Trump has repeatedly threatened North Korea over the nation’s nuclear efforts, saying that “talking is not the answer” and that the United States will “do what has to be done” in the face of any North Korean aggression. Those threats have gone over poorly, prompting Kim Jong-un to threaten the United States with nuclear war, comments that in turn inspired Trump’s “button” response on Tuesday. The president’s latest North Korea tweets come as South Korea moves towards talks with its neighbor. North Korea reopened a border hotline on Wednesday, indicating a thaw in relations that could see the countries pulled closer together and away from U.S. influence if Trump’s comments continue.
The president’s tweets on Tuesday followed a dramatic beginning to the year — on Monday, Trump singled out Pakistan, lamenting the U.S. aid given to the nuclear-armed country.
“The United States has foolishly given Pakistan more than 33 billion dollars in aid over the last 15 years, and they have given us nothing but lies & deceit, thinking of our leaders as fools. They give safe haven to the terrorists we hunt in Afghanistan, with little help. No more!” Trump wrote, continuing with another tweet focused on Iran.
Pakistan responded angrily to Trump’s tweet. “Recent statements and articulation by the American leadership were completely incomprehensible,” Pakistani officials said Tuesday. Foreign Minister Khawaja Asif invited the United States to audit the amount of money given to Pakistan over the past 15 years.
“He can hire a US based audit firm on our expense to verify this figure & let the world know who is lying and deceiving,” Asif wrote on Twitter.
Provoking Pakistan, an important ally sharing borders with not only Iran and India, but also Afghanistan — where the United States is preparing to send thousands of soldiers — might seem unwise. But unfazed by Pakistan’s response, Trump addressed U.S. funding to the country again Tuesday night while simultaneously criticizing the occupied Palestinian territories.
“It’s not only Pakistan that we pay billions of dollars to for nothing, but also many other countries, and others. As an example, we pay the Palestinians HUNDRED OF MILLIONS OF DOLLARS a year and get no appreciation or respect,” Trump wrote.
“They don’t even want to negotiate a long overdue peace treaty with Israel. We have taken Jerusalem, the toughest part of the negotiation, off the table, but Israel, for that, would have had to pay more,” he continued. “But with the Palestinians no longer willing to talk peace, why should we make any of these massive future payments to them?”
In December the White House named the city of Jerusalem as the capital of Israel, a move strongly contested by Palestinians as well as the vast majority of the international community. The Trump administration has indicated that the U.S. embassy in Israel will be moved from Tel Aviv to Jerusalem as soon as possible, sparking protests and condemnation around the world.
Many Palestinians under occupation live without consistent access to electricity, water, or hospitals. International funding for Palestinians is considered crucial, but U.S. aid could cease this year. In addition to Trump’s tweets, U.S. ambassador to the U.N. Nikki Haley has said that UNRWA, the U.N. Palestinian aid organization, could lose out on U.S. funding if Palestinian leaders refuse to restart peace talks with Israel. Palestinian officials themselves say Trump killed any chance of a two-state solution with his Jerusalem announcement.

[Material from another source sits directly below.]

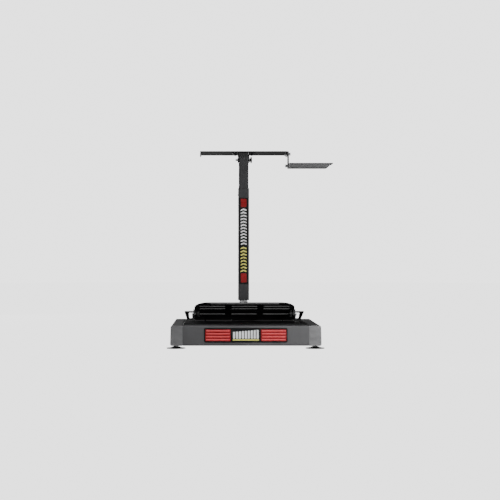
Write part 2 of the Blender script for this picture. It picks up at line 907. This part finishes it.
@dataclass
class Base:
    """The box base's dressed pieces: badge with stripes and a plain emblem, levelling feet and lock nuts."""

    badge_corner: float = 6 * MM
    badge_rim: float = 1.6 * MM
    badge_sink: float = 0.5 * MM
    badge_raised: float = 0.9 * MM   # how far panels and emblem stand out of the sunk face
    panel_width: float = 96 * MM
    panel_corner: float = 2 * MM
    panel_buried: float = 0.3 * MM
    stripe_count: int = 4
    stripe_gap: float = 6.7 * MM
    stripe_margin: float = 3 * MM
    stripe_raised: float = 0.8 * MM
    stripe_buried: float = 0.1 * MM
    stripe_corner: float = 1.5 * MM
    stripe_bevel: float = 0.8 * MM
    stripe_crown: float = 0.25 * MM
    emblem_buried: float = 0.2 * MM
    bar_count: int = 9
    bar_foot: float = 7.5 * MM
    bar_corner: float = 1.4 * MM
    bar_shortest: float = 0.78       # shares of the tallest bar
    bar_growth: float = 0.22
    bar_margin: float = 0.14         # shares of the pitch
    bar_width: float = 0.72
    line_height: float = 5 * MM
    line_corner: float = 1.6 * MM
    lock_flats: float = 17 * MM
    lock_bore: float = 5.03 * MM
    feet: tuple[str, ...] = ("front_left", "front_right", "rear_left", "rear_right")

    def build(self) -> None:
        """Build and dress the base's own pieces."""
        self.badge()
        for foot in self.feet:
            LevellingFoot().build(foot)
        self.lock_nuts()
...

Trump’s latest comments have attracted ire from officials around the world, but Wednesday showed little indicator that the president’s saber-rattling might cease as he again addressed demonstrations in Iran. “Such respect for the people of Iran as they try to take back their corrupt government,” he wrote in the morning. “You will see great support from the United States at the appropriate time!”
Iran has not responded to the president’s latest comments.